Description of the video:
[Audio: Soft upbeat music begins playing. Liana Apostolova starts talking. Video: Footage of Goodman Hall is shown. Text reading "Goodman Hall, IU School of Medicine" plays. Liana Apostolova is shown talking in an office. Animation reading "Liana Apostolova, Distinguished Professor, Indiana University School of Medicine" plays.
Alzheimer's is the most common neurodegenerative disease of the brain. And by neurodegenerative, we mean a disease that occurs later in life. There are some unfortunate individuals who are younger, sometimes as young as 30 and 40, who can acquire Alzheimer's disease. My name is Liana Apostolova. I'm Distinguished Professor and the Barbara and Peer Baekgaard Professor of Alzheimer's Disease Research at the Indiana University School of Medicine.

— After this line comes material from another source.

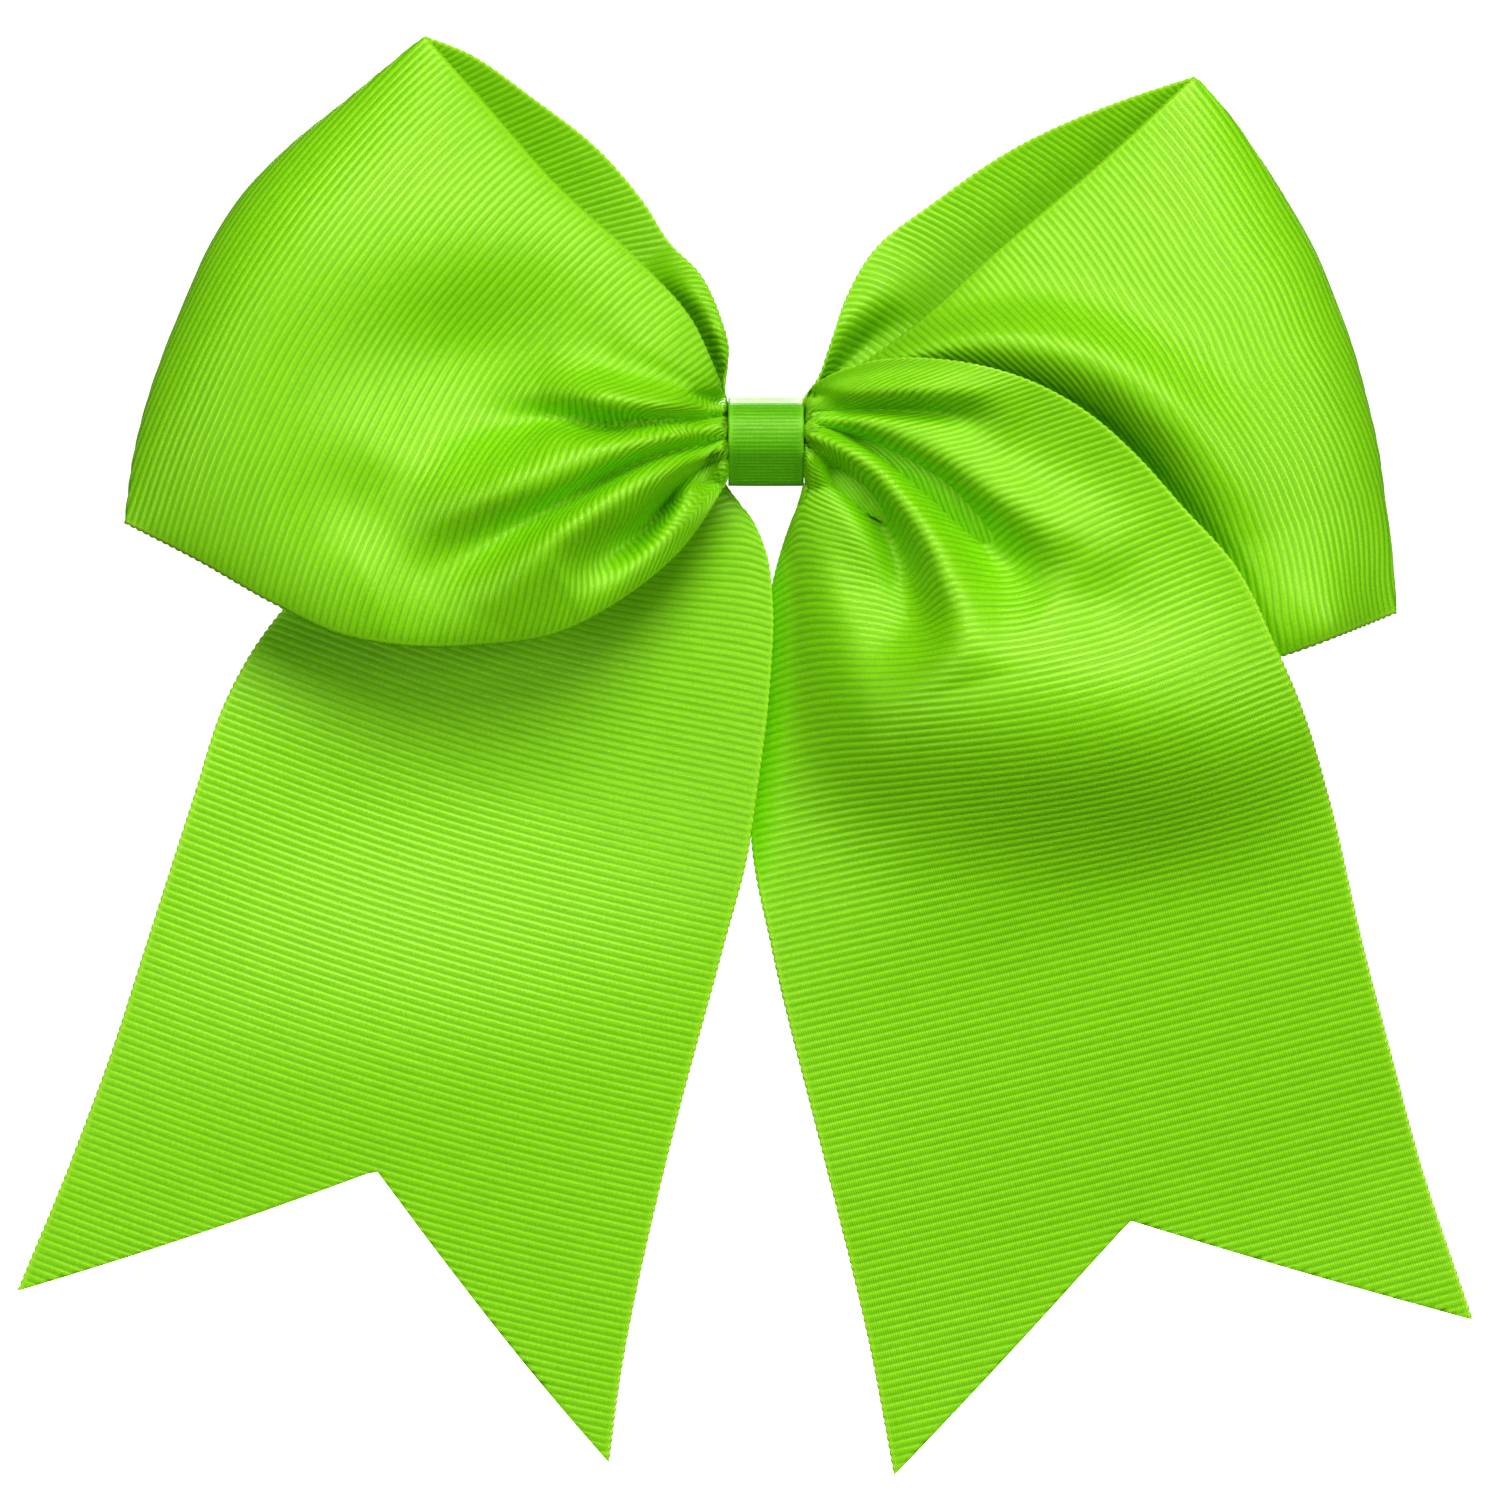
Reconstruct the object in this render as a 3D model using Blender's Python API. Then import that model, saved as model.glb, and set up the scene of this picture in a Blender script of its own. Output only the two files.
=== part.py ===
"""Cheer hair bow: one pleated length of 76 mm grosgrain ribbon, tied, wrapped and glued to an alligator clip.

The bow stands upright as it is worn: +Z up, its front faces -Y, and the hair is on its +Y side. Shapes are
drawn in millimetres from the middle of the tied waist. The finished model's origin is HAIR_FACE behind that,
on the face of the clip's arm that lies on the hair, and its unit is the metre.
"""

import math

import bmesh
import bpy
import numpy as np

# Driving dimensions, in millimetres.
RIBBON_THICKNESS = 0.6        # ribbon with its ribs
LEFT_PUFF = (9.0, 5.0)        # how far the left loop's front and back swell out
RIGHT_PUFF = (7.0, 4.5)       # the same for the right loop
SELVAGE_GAP = 0.5             # how far a loop's sides stand off along their selvages
PUFF_SHAPE = 0.8              # below 1, a puff is full nearly out to the selvages
FOLD_REACH = 16.0             # how far from its fold a loop reaches its full puff
FRONT_SWELL = (0.02, 0.5)     # share of a loop's length over which its front swells
BACK_SWELL = (0.3, 0.85)      # the same for its back
RIGHT_NOTCH = (0.49, 24.4)    # place across the tail, and depth, of the V cut in its end
LEFT_NOTCH = (0.506, 28.5)
WAIST_RADIUS = 4.2            # half height of the tied pleats
WAIST_HALF_LENGTH = 4.9
PLEATS = 9
PLEAT_DEPTH = 0.05            # share of the waist's radius
THREAD_TURNS = 3
THREAD_WIDTH = 2.4            # all the turns, side by side
THREAD_THICKNESS = 0.45
WRAP_WIDTH = 9.8              # 10 mm ribbon round the waist
WRAP_THICKNESS = 0.55
WRAP_HALF_HEIGHT = 5.85
TOUCHING = 0.3                # gap kept between pieces that touch
GLUE_THICKNESS = 0.7
STEEL = 0.6                   # sheet that the clip is pressed from
ARM_TIP, ARM_TAIL = -28.0, 20.0
ARM_HALF_WIDTH = 3.45
HAIR_FACE = 6.9               # the clip arm's back face
PIVOT = (12.0, 9.6)           # x and y of the hinge pin's axis
PIN_RADIUS = 0.9
PIN_CLEARANCE = 0.06
PIN_HEAD_RADIUS = 1.5
EAR_RADIUS = 1.9
EAR_FOOT = 2.5                # half length of an ear where it leaves the arm
JAW_HALF_WIDTH = 2.55
TOOTH_PITCH = 2.5
TEETH = 8
TOOTH_ROOT = 1.1              # height of the teeth's roots above the hair face
SPRING_WIRE = 0.7
SPRING_RADIUS = 1.75          # middle of the wire
SPRING_TURNS = 2.5
SPRING_PITCH = 0.84

COLUMNS = 13                  # points across the ribbon
LOOP_ROWS = 13                # points from the waist to a loop's fold
TAIL_ROWS = 20                # points from the waist to a tail's cut end
TAIL_CROWDING = 1.3           # above 1, a tail's rows lie closer together near the waist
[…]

[Video: Liana Apostolova is shown walking through an office. Animation with text reading "Personalized medicine" is shown. Footage of a Liana Apostolova talking to a patient is shown. Scientists collaborating in a lab is shown. Text reading "New genes, New mechanisms, New treatment targets" plays.
Our research program is going to expand to clinical trials in early-onset Alzheimer's disease over the next 5 to 10 years. It's going to lead us to the next stage of medicine, which is personalized medicine, where individuals will be treated with a combination of therapies for their specific variant of Alzheimer's disease. I study early-onset Alzheimer's disease because I know that this cohort of patients harbors secrets, secrets that we don't know about Alzheimer's, and a lot of those secrets are hidden in this unstudied population. Studying early-onset Alzheimer's disease will help us determine new genes, new mechanisms and new treatment targets.
[Audio: Soft upbeat music ends. Video: Text reading "Remove the stigma" and "Unearth the next cure for Alzheimer’s" is shown. Text reading "INDIANA UNIVERSITY RESEARCH research.impact.iu.edu" plays. Fades to black.]
We also want to remove the stigma from Alzheimer's disease in general, but especially so for these young individuals so that we can unearth the next cure for Alzheimer's disease.